Assistir pela primeira vez um espetáculo de Romeo Castellucci é, no mínimo, intrigante. Sou daquelas que viu os vídeos dos seus espetáculos na internet, vibrando com as suas propostas, entusiasmando-me com a sua linguagem. O seu trabalho é uma referência no meu trabalho, um marco nas artes performativas.
O poder da imagem ou a sua destruição, o poder do discurso ou o seu ruído, o poder da dramaturgia linear ou a criação de códigos, o poder da decadência ou da existência humana.
O trabalho do Romeo Castellucci é um ato iconoclasta. O mais brilhante é a capacidade de criação da imagem, para a sua transformação. A sua relação radical com a imagem, com o corpo, com a presença, com a palavra – os seus trabalhos exaltam a força simbólica do Teatro; mais do que destruir propõem uma transformação pelo ato performativo.
O espetáculo começa com um tempo real, com teatro, com um ritmo possível, com um lugar que nos identificamos imediatamente e que, ao mesmo tempo, já nos prepara para um soco no estômago. Nessa, digamos, primeira parte da peça, somos conduzidos a uma relação, “aquecidos” para uma realidade cruel – A NOSSA. Aos poucos, desenhando uma encenação branca, já não precisamos desse tempo real. O código foi criado e já estamos todos no fundo da cadeira, sem respirar muito bem e dando conta como tudo está errado, e como a imagem do rosto do filho de Deus deveria e não deveria estar ali.
A força da imagem e o trabalho plástico audiovisual são impressionantemente bem desenhados. Não existe muito a dizer sobre: simplesmente uma linguagem necessária hoje. Chega de discursos e de hierarquias cênicas: o mundo visual é muito mais interessante do que qualquer palavra panfletária. A encenação de Castellucci é sobre a complexidade do mundo de hoje, onde as referências religiosas, políticas e a História nos matam, nos pesam; temos de nos confrontar com isso, sem ter medo de ser moralistas ou tendenciosos: a realidade apresentada é a realidade.
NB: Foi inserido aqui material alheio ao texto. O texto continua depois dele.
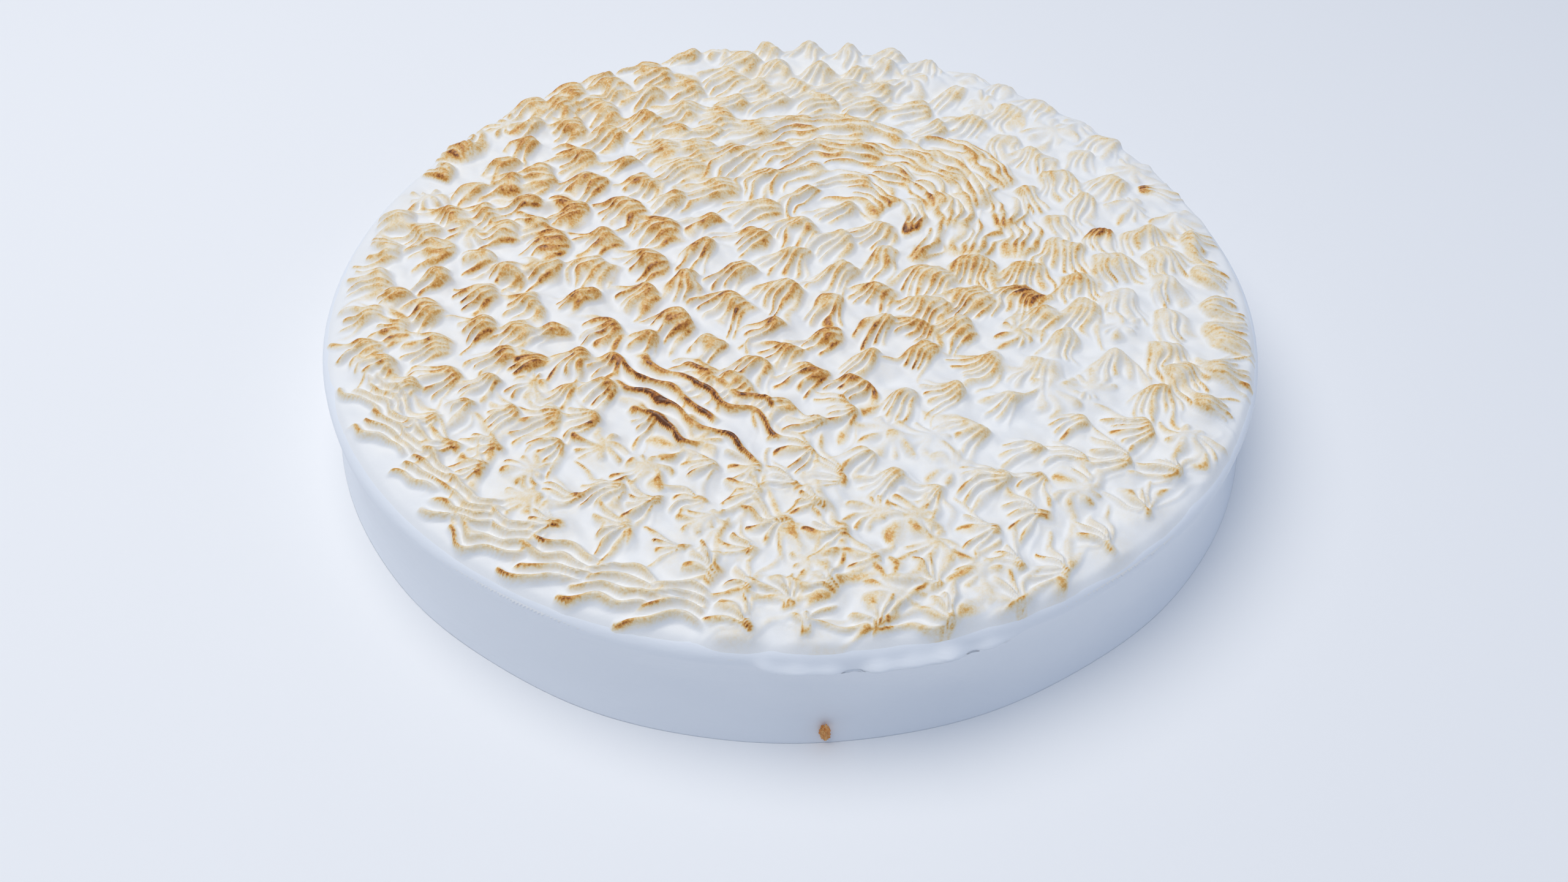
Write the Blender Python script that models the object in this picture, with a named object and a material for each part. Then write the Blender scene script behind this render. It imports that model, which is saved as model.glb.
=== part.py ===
# Lemon souffle tart: a round tart coated in soft meringue, its whole top piped with
# small open-star peaks that follow one spiral to a point off the middle.
# Metres, +Z up. The origin is the middle of the underside.

import math
import random

import bmesh
import bpy
import numpy as np
from mathutils import Vector
from mathutils.geometry import delaunay_2d_cdt

# The coated drum, with a slight waist between its foot and its rim
FOOT_RADIUS = 0.1208
WAIST_RADIUS = 0.1180
RIM_RADIUS = 0.1190
TOP_HEIGHT = 0.0284
WAIST_HEIGHT = 0.0140
FLARE_HEIGHT = 0.0035
RIM_HEIGHT = 0.0245
DRUM_SEGMENTS = 72

# The rounded shoulder: how far the piped sheet's edge lies inside the rim and below
# the top, and the steps that turn the shoulder down into the wall
SHOULDER_INSET = 0.0018
SHOULDER_DROP = 0.0004
SHOULDER_STEPS = 3

# The border of stars round the rim, pushed outwards at the back and at the front
BORDER_STARS = 53
BORDER_RADIUS = 0.1088
BORDER_CENTRE = (0.0012, 0.0)
BACK_PUSH = 0.0040
FRONT_PUSH = 0.0042
FRONT_ANGLE = math.radians(-72.0)
FRONT_SPREAD = math.radians(34.0)
SIDE_INSET = 0.0012

# The spiral inside the border: its first radius, where it starts, the gap between
# turns, the gap between stars, and the point where it ends
SPIRAL_RADIUS = 0.0965
SPIRAL_START = math.radians(48.0)
TURN_PITCH = 0.0124
STAR_PITCH = 0.0125
SPIRAL_END = (0.0080, 0.0120)
SPIRAL_LAST_RADIUS = 0.0070

# Neighbouring stars nearer than this push each other apart, round after round, until
# the rows fill the top evenly
SETTLE_REACH = 0.0150
SETTLE_SHARE = 0.16
SETTLE_ROUNDS = 60
PLACE_JITTER = 0.0006

# One piped star
STAR_FOOT_RADIUS = 0.0079
STAR_RIDGES = 8
GROOVE_SHARE = 0.34          # how far a groove cuts into the height beside a ridge
TIP_REACH = 0.62             # share of the foot radius that a fully dragged tip moves
SLOPE_POWER = 1.7            # above 1 the flank is convex
DISH_REACH = 0.30            # share of the foot radius that a sunk middle takes
RIDGE_STATION = 0.50         # where along a ridge its point is taken, 0 tip, 1 foot
GROOVE_STATION = 0.60
NOSE_STATION = 0.86
SIZE_JITTER = 0.08
TURN_JITTER = math.radians(14.0)

# Points nearer than this to one already taken are left out
POINT_GAP = 0.0017
NEIGHBOUR_REACH = 0.0185
SHEET_MARGIN = 0.0012

# Piping styles. Each has its middle, its reach, the height of its stars, how far the
# tip is dragged (0 to 1), the direction of that drag in degrees, and how far the
# middle of the star is sunk (0 to 1).
STYLES = (
    {"name": "front", "at": (0.000, -0.100), "reach": 0.034, "height": 0.0044,
     "drag": 0.15, "way": 90.0, "dish": 0.40},
    {"name": "front left", "at": (-0.062, -0.068), "reach": 0.020, "height": 0.0042,
     "drag": 0.30, "way": 35.0, "dish": 0.25},
    {"name": "rope", "at": (-0.079, -0.079), "reach": 0.014, "height": 0.0044,
     "drag": 0.85, "way": -45.0, "dish": 0.00},
    {"name": "left", "at": (-0.092, 0.008), "reach": 0.030, "height": 0.0056,
     "drag": 0.50, "way": 22.0, "dish": 0.05},
    {"name": "middle", "at": (-0.032, -0.012), "reach": 0.030, "height": 0.0062,
     "drag": 0.65, "way": 60.0, "dish": 0.00},
    {"name": "long waves", "at": (-0.023, -0.051), "reach": 0.013, "height": 0.0052,
     "drag": 0.95, "way": 143.0, "dish": 0.00},
    {"name": "centre", "at": (0.012, 0.004), "reach": 0.014, "height": 0.0060,
     "drag": 0.65, "way": 85.0, "dish": 0.00},
    {"name": "back middle", "at": (0.008, 0.056), "reach": 0.026, "height": 0.0054,
     "drag": 0.90, "way": 3.0, "dish": 0.00},
    {"name": "back left", "at": (-0.070, 0.075), "reach": 0.034, "height": 0.0062,
     "drag": 0.55, "way": 40.0, "dish": 0.00},
    {"name": "back", "at": (0.010, 0.112), "reach": 0.024, "height": 0.0095,
     "drag": 0.30, "way": 60.0, "dish": 0.00},
    {"name": "back right", "at": (0.076, 0.066), "reach": 0.032, "height": 0.0056,
     "drag": 0.50, "way": 60.0, "dish": 0.00},
    {"name": "right", "at": (0.104, -0.022), "reach": 0.024, "height": 0.0052,
     "drag": 0.60, "way": 172.0, "dish": 0.00},
    {"name": "right middle", "at": (0.050, -0.020), "reach": 0.022, "height": 0.0054,
     "drag": 0.70, "way": 52.0, "dish": 0.00},
    {"name": "front right", "at": (0.060, -0.078), "reach": 0.026, "height": 0.0048,
     "drag": 0.30, "way": 125.0, "dish": 0.20},
)

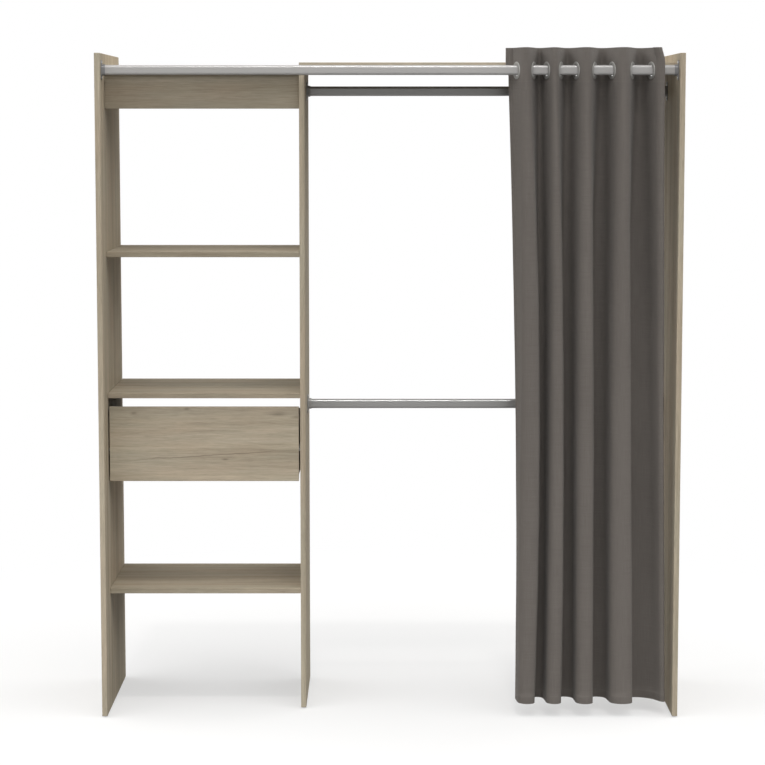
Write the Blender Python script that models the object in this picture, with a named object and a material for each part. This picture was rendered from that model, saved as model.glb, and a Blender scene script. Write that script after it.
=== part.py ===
"""Open-front wardrobe: a shelf column with one drawer beside a hanging bay, and an eyelet curtain.

Sizes are metres. X runs along the front from left to right, Y from front to back, Z up.
The origin is on the floor, under the middle of the wardrobe.
"""

import math

import bmesh
import bpy
from mathutils import Matrix, Vector

# Fits
SEAT = 0.0003                   # gap between a piece and the one it is seated on
EASE = 0.0008                   # width of the eased edges of a laminated board

# Carcass
OUTER_WIDTH = 1.771             # over both side panels
BOARD = 0.016                   # thickness of every laminated board
SIDE_DEPTH = 0.538              # side panel, front edge to back edge
SIDE_HEIGHT = 2.026             # side panel, without its glides
FRONT_SETBACK = 0.113           # everything between the side panels starts this far behind their front
TOP_DROP = 0.026                # top board's upper face under the side panels' upper edges
COLUMN_WIDTH = 0.593            # clear width of the shelf column
FASCIA_HEIGHT = 0.107           # board under the column's top shelf
FASCIA_SETBACK = 0.015          # fascia behind the front edge of the shelf above it
UPPER_SHELF_TOP = 1.428         # upper faces of the three shelves, from the floor
MIDDLE_SHELF_TOP = 0.993
LOWER_SHELF_TOP = 0.382

# Floor glides
GLIDE_HEIGHT = 0.004
GLIDE_RADIUS = 0.007
GLIDE_CHAMFER = 0.0008
GLIDE_INSET = 0.030             # glide centre to the panel's front or back edge
NAIL_RADIUS = 0.0014
NAIL_LENGTH = 0.013

# Drawer
DRAWER_BASE = 0.719             # lower edge of the drawer front, from the floor
DRAWER_FRONT_HEIGHT = 0.231
DRAWER_FRONT_GAP = 0.0043       # beside the drawer front, at each end
DRAWER_DEPTH = 0.385            # drawer sides, front to back
DRAWER_BOARD = 0.012            # thickness of the drawer's sides and back
DRAWER_SIDE_HEIGHT = 0.170
DRAWER_SIDE_LIFT = 0.011        # drawer sides' lower edge over the front's lower edge
DRAWER_BACK_DROP = 0.010        # drawer back's upper edge under the sides' upper edges
DRAWER_CLEARANCE = 0.006        # between a drawer side and the panel beside it
BOTTOM_THICKNESS = 0.003
BOTTOM_GROOVE_DEPTH = 0.005
BOTTOM_GROOVE_LIFT = 0.010      # groove for the drawer bottom over the sides' lower edges
RUNNER_HEIGHT = 0.0096
RUNNER_LENGTH = 0.350
RUNNER_SETBACK = 0.022          # runner's front end behind the column's front
RUNNER_GROOVE_DEPTH = 0.006

# Oval tubes and their sockets
TUBE_HEIGHT = 0.030
TUBE_WIDTH = 0.015
TUBE_WALL = 0.0012
CURTAIN_RAIL_SETBACK = 0.042    # curtain rail's middle behind the side panels' front edges
CURTAIN_RAIL_DROP = 0.0506      # curtain rail's middle under the side panels' upper edges
UPPER_BAR_DROP = 0.0685         # upper clothes bar's middle under the top board
LOWER_BAR_HEIGHT = 0.936        # lower clothes bar's middle, from the floor
SOCKET_PLATE = 0.0025           # thickness of the socket's base plate
SOCKET_REACH = 0.0125           # socket's rim, from the panel
SOCKET_WALL = 0.0016
SOCKET_FIT = 0.0004             # between the tube's end and the cup round it
SOCKET_PLATE_HEIGHT = 0.060
SOCKET_SCREW_SPACING = 0.046
SOCKET_SCREW_RADIUS = 0.0022

# Eyelets and curtain
HEM_LIFT = 0.0439               # curtain's hem over the floor
HEADING = 0.067                 # curtain's upper edge over the middle of the rail
CLOTH = 0.0016
EYELET_BORE = 0.0165
EYELET_FLANGE = 0.0265          # outer radius of the two clamped halves
EYELET_NECK = 0.0205            # radius of the groove that the cloth sits in
EYELET_CROWN = 0.0032           # half thickness where the flange is highest
TRAILING_EYELET_INSET = 0.0511  # last eyelet to the right side panel, measured along the rail
# Distances from each eyelet to the next, and from each fold's crossing to the next lower down
EYELET_GAPS = (0.050, 0.040, 0.042, 0.047, 0.054, 0.054, 0.060, 0.058, 0.031)
MIDDLE_GAPS = (0.0555, 0.0320, 0.0407, 0.0438, 0.0470, 0.0550, 0.0595, 0.0785, 0.0245)
HEM_GAPS = (0.0480, 0.0385, 0.0436, 0.0489, 0.0492, 0.0548, 0.0683, 0.0807, 0.0205)
MIDDLE_SHIFT = 0.0126           # the first crossing at half height and at the hem, past the first eyelet
HEM_SHIFT = 0.0116
# Degrees between the cloth and the rail at each crossing; a fold overhangs where it is past 90
EYELET_ANGLES = (70, 70, 70, 70, 70, 70, 70, 70, 70, 100)
MIDDLE_ANGLES = (78, 100, 76, 100, 76, 100, 76, 100, 66, 98)
HEM_ANGLES = (84, 96, 82, 96, 82, 96, 80, 96, 62, 96)
# Half of the flat stretch at each crossing; an eyelet needs all of the first
EYELET_FLATS = (0.0275, 0.0275, 0.0275, 0.0275, 0.0275, 0.0275, 0.0275, 0.0275, 0.0275, 0.0275)
MIDDLE_FLATS = (0.021, 0.021, 0.021, 0.021, 0.021, 0.021, 0.021, 0.021, 0.018, 0.018)
HEM_FLATS = (0.026, 0.026, 0.026, 0.026, 0.026, 0.026, 0.026, 0.026, 0.023, 0.019)
# How far the bends reach out, as a share of the distance between the flat stretches
EYELET_FULLNESS = 0.46
MIDDLE_FULLNESS = 0.40
HEM_FULLNESS = 0.30
TAIL_RADIUS = 0.012             # bend at each side edge of the cloth
# Turn and straight length past the first crossing and past the last one
EYELET_TAILS = ((math.radians(60), 0.005), (math.radians(-10), 0.004))
MIDDLE_TAILS = ((math.radians(20), 0.006), (math.radians(-10), 0.004))
HEM_TAILS = ((math.radians(-30), 0.006), (math.radians(10), 0.004))
FLAT_HEADING = 0.034            # the heading stays flat to here under the middle of the rail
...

YOU ARE (not) MY SHEPHERD.
VOCÊ (não) É O MEU PASTOR.
*A 1ª Mostra Internacional de Teatro de São Paulo, inaugura um recorte curatorial contundente, com espetáculos fundamentais produzidos nos últimos anos. O evento é entusiasmante e necessário. Pena que a própria produção do festival duvidou disso: no 1º dia, na 1ª sessão, cerca de 300 convidados com reservas ficaram na porta – overbooking no Teatro é uma prova do que se precisa ver hoje!!